The gutters and endcaps cost me a total of $40.57. I was able to recoup a lot of this cost by selling items Zach no longer needed. That means that my room re-do literally cost me less than $10. It truly is a design on a dime moment. When your kids see a new room re-do they love, and you need the budget for it, try asking them to go through and decide what they are willing to part with in order for the design to be more affordable.
In the end, our room design met my requirements- it added space, it didn’t cost me a lot after I recovered the costs from selling things we no longer needed, and it took less than a weekend to complete. The bookshelves don’t take up more than a few inches out of the wall, which is perfect for our room. Now, Zach and I are able to get enjoyment out of our room, and we spend a lot more time back there than we ever did before.

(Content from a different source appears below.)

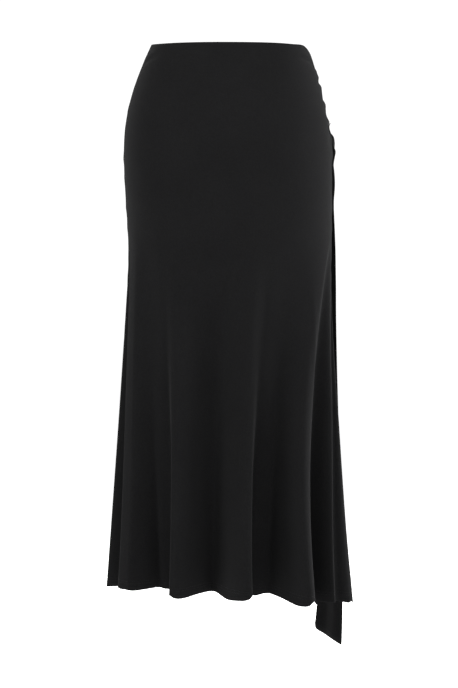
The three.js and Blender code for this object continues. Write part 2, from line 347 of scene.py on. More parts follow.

He is able to see the book covers so he can find his favorites any time he wants them. As he grows, it will be much easier for him to select books to read and get them on and off of the shelf himself (how many times have you gone to a bookshelf, tried to pull one book, and pulled out several because they all shift and fall?) and he won’t accidentally pull the whole shelf down on top of him.
It truly is a great room design for us.
Have you tried a unique and innovative room solution? Door for a headboard? Bookshelves out of a found object? Picture frames made from an old window? How have you used something for a new purpose in your (or your child’s) room design? I’d love to see you link it up in the comments! I’m always looking for new inspiration!